-- START Data segment --

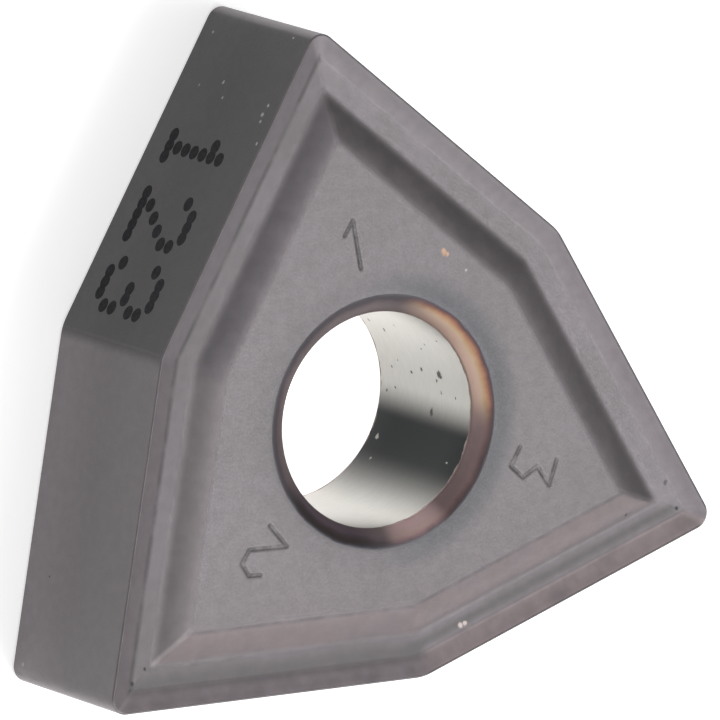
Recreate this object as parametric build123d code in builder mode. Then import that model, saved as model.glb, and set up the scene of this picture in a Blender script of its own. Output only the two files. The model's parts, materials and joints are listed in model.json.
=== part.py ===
"""Three-cornered carbide turning insert with a chip former and a seating pad on both faces.

Sizes are in millimetres and angles in degrees. Z is the bore axis, Z = 0 is mid-thickness, and one
cutting corner points along +Y. The lower face is the mirror image of the upper one.
"""

import math
import os

from build123d import *

# Outline: three cutting corners, with a blunt waist corner between each two
inscribed_diameter = 12.7  # circle that all six flanks touch
corner_angle = 80.0  # between the two flanks that meet at a cutting corner
corner_total = 3
nose_radius = 0.4  # rounding of a cutting corner
waist_radius = 1.3  # rounding of a waist corner

# Thickness and cutting edge
edge_thickness = 4.76  # from the cutting edges of one face to those of the other
edge_hone = 0.04  # rounding that strengthens the cutting edge

# Chip former, from the cutting edge inward: rake, floor, crowned wall, brow, pad
rake_width = 0.47
rake_drop = 0.167
floor_width = 0.58
floor_drop = 0.049
wall_width = 0.70
wall_rise = 0.246
wall_crown = 0.03  # how far the middle of the wall stands out from a straight slope
wall_facets = 3
brow_width = 0.04
brow_rise = 0.03
groove_corner_radius = 0.12  # rounding of the chip former's lines at a cutting corner
foot_waist_radius = 0.25  # rounding at a waist corner where the wall rises from the floor
pad_waist_radius = 1.5  # rounding at a waist corner of the seating pad

# Bore for the clamping pin, with a rounded mouth
bore_radius = 2.62
mouth_width = 0.47
mouth_depth = 0.32
mouth_crown = 0.08  # how far the mouth's rounding stands out from a straight countersink

# Heights and distances that follow
edge_height = edge_thickness / 2
lip_nose_radius = nose_radius - edge_hone
lip_waist_radius = waist_radius - edge_hone
kink_inset = edge_hone + rake_width
kink_waist_radius = waist_radius - kink_inset
kink_height = edge_height - rake_drop
foot_inset = kink_inset + floor_width
foot_height = kink_height - floor_drop
wall_top_inset = foot_inset + wall_width
wall_top_height = foot_height + wall_rise
pad_inset = wall_top_inset + brow_width
pad_height = wall_top_height + brow_rise
mouth_radius = bore_radius + mouth_width
throat_height = pad_height - mouth_depth


def outline(inset, height, corner_rounding, waist_rounding):
    """The insert's outline at a height, with its sides inset inward from the cutting edges."""
    side_distance = inscribed_diameter / 2 - inset
    corner_pitch = 360.0 / corner_total
    flank_turn = 90.0 - corner_angle / 2
    corner_reach = side_distance / math.cos(math.radians(flank_turn))
    waist_reach = side_distance / math.cos(math.radians(corner_pitch / 2 - flank_turn))
    points = []
    for index in range(corner_total):
        heading = 90.0 + index * corner_pitch
        points.append(Vector(corner_reach, 0).rotate(Axis.Z, heading))
        points.append(Vector(waist_reach, 0).rotate(Axis.Z, heading + corner_pitch / 2))
    centre = (0, 0, height)
    with BuildSketch(Plane.XY.offset(height)) as level:
        with BuildLine():
            Polyline(*points, close=True)
        make_face()
        fillet(level.vertices().sort_by_distance(centre)[-corner_total:], corner_rounding)
        fillet(level.vertices().sort_by_distance(centre)[:corner_total], waist_rounding)
    return level.sketch


def wall_outline(step, side):
    """The crowned wall's outline at one of its facet lines, counted up from the foot."""
    share = step / wall_facets
    crown = 4 * wall_crown * share * (1 - share)
    inset = foot_inset + wall_width * share
    height = foot_height + wall_rise * share + crown
    waist_rounding = foot_waist_radius + (pad_waist_radius - foot_waist_radius) * share
    return outline(inset, side * height, groove_corner_radius, waist_rounding)


with BuildPart() as insert_body:
    # Prism with flanks square to the faces, its cutting edges rounded all the way round
    extrude(outline(0, -edge_height, nose_radius, waist_radius), amount=edge_thickness)
    fillet(insert_body.faces().filter_by(Axis.Z).edges(), edge_hone)

    for side in (1, -1):
        # Groove inside the cutting edge: the sloping rake, then the nearly flat floor
        lip = outline(edge_hone, side * edge_height, lip_nose_radius, lip_waist_radius)
        kink = outline(kink_inset, side * kink_height, groove_corner_radius, kink_waist_radius)
        wall = [wall_outline(step, side) for step in range(wall_facets + 1)]
        loft([lip, kink, wall[0]], ruled=True, mode=Mode.SUBTRACT)

        # Wall that breaks the chip and rises from the groove to the raised seating pad
        pad = outline(pad_inset, side * pad_height, groove_corner_radius, pad_waist_radius)
        loft([*wall, pad], ruled=True)

    # Bore right through, with a rounded mouth at each pad
    with BuildSketch(Plane.XZ):
        with BuildLine():
            throat = (bore_radius, throat_height)
            mouth = (mouth_radius, pad_height)
            Line((0, 0), (bore_radius, 0))
            Line((bore_radius, 0), throat)
            SagittaArc(throat, mouth, mouth_crown)
            Line(mouth, (0, pad_height))
            Line((0, pad_height), (0, 0))
        make_face()
        mirror(about=Plane.XZ)
    revolve(axis=Axis.Z, mode=Mode.SUBTRACT)

insert_body.part.label = "insert_body"

os.makedirs("parts", exist_ok=True)
export_step(insert_body.part, "parts/insert_body.step")
print(f"volume {insert_body.part.volume:.1f} mm3, over the pads {2 * pad_height:.3f} mm")
print(f"cylindrical length of the bore {2 * throat_height:.3f} mm")
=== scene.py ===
"""A carbide turning insert in a plain studio: its coated body, its marks and its finishes.

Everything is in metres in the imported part's own frame: Z is the bore axis, Z = 0 is mid-thickness
and one cutting corner points along +Y. Sizes are written in millimetres and turned to metres by MM.
"""

import json
import logging
import math
from dataclasses import dataclass, field
from enum import Enum
from functools import partial, reduce

import bpy
import numpy as np
from bpy.types import Material, Node, NodeSocket, NodeTree, Object
from mathutils import Matrix, Vector


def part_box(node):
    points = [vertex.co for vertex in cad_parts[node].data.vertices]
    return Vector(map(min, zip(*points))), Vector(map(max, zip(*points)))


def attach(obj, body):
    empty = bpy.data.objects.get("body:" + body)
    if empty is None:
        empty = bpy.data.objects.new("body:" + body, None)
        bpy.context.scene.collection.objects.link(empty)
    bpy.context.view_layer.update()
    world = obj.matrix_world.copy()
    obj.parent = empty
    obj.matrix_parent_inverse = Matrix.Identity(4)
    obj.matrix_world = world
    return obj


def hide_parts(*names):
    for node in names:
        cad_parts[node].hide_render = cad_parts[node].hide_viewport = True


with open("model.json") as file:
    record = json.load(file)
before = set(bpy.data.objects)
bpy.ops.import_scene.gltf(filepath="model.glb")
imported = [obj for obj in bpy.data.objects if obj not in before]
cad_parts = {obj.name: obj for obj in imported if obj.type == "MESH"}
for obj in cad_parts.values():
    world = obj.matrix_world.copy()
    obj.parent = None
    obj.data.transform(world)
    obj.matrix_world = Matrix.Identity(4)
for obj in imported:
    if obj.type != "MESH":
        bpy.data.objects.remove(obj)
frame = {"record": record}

MM = 0.001
EDGE_BELOW_PAD = 0.06 * MM
TEAR_WIDTH = 0.16 * MM
SPOT_CORE = 0.4
WIDE_SPOT_CORE = 0.6
NOISE_RANGE = (0.3, 0.7)
EVEN_PLACES = (0.0, 0.3, 0.5, 0.7, 0.85, 1.0)
LATE_PLACES = (0.0, 0.3, 0.55, 0.75, 0.9, 1.0)
GOLD_PLACES = (0.0, 0.3, 0.45, 0.58, 0.7, 0.81, 0.92, 1.0)
PLUM_PLACES = (0.0, 0.3, 0.45, 0.58, 0.7, 0.82, 0.92, 1.0)
SINGLE_RESULTS = ("LENGTH", "DISTANCE", "DOT_PRODUCT")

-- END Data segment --

# Your goal
Return, please, the lines of the data from the first through the line containing "waist_radius = 1.3", both kept, exactly as they stand and nothing more.

# Result of the task
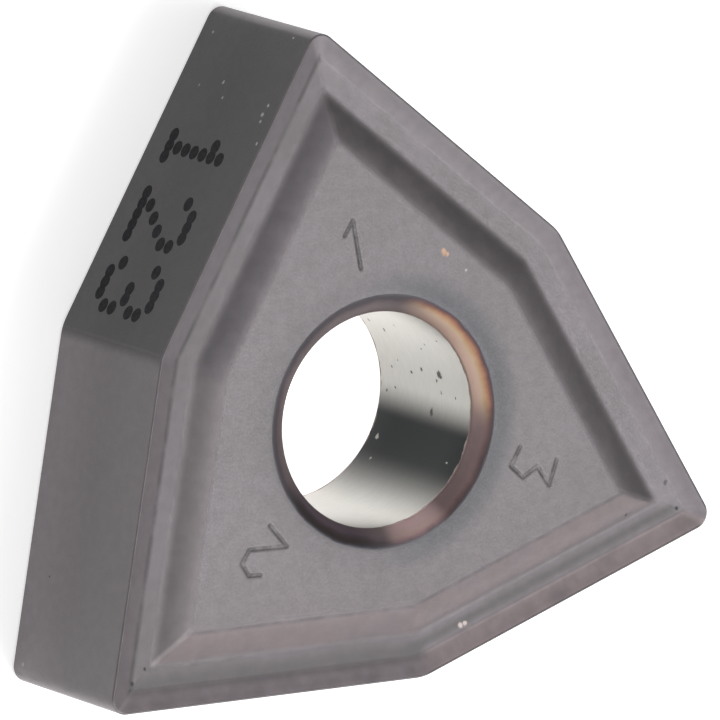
Recreate this object as parametric build123d code in builder mode. Then import that model, saved as model.glb, and set up the scene of this picture in a Blender script of its own. Output only the two files. The model's parts, materials and joints are listed in model.json.
=== part.py ===
"""Three-cornered carbide turning insert with a chip former and a seating pad on both faces.

Sizes are in millimetres and angles in degrees. Z is the bore axis, Z = 0 is mid-thickness, and one
cutting corner points along +Y. The lower face is the mirror image of the upper one.
"""

import math
import os

from build123d import *

# Outline: three cutting corners, with a blunt waist corner between each two
inscribed_diameter = 12.7  # circle that all six flanks touch
corner_angle = 80.0  # between the two flanks that meet at a cutting corner
corner_total = 3
nose_radius = 0.4  # rounding of a cutting corner
waist_radius = 1.3  # rounding of a waist corner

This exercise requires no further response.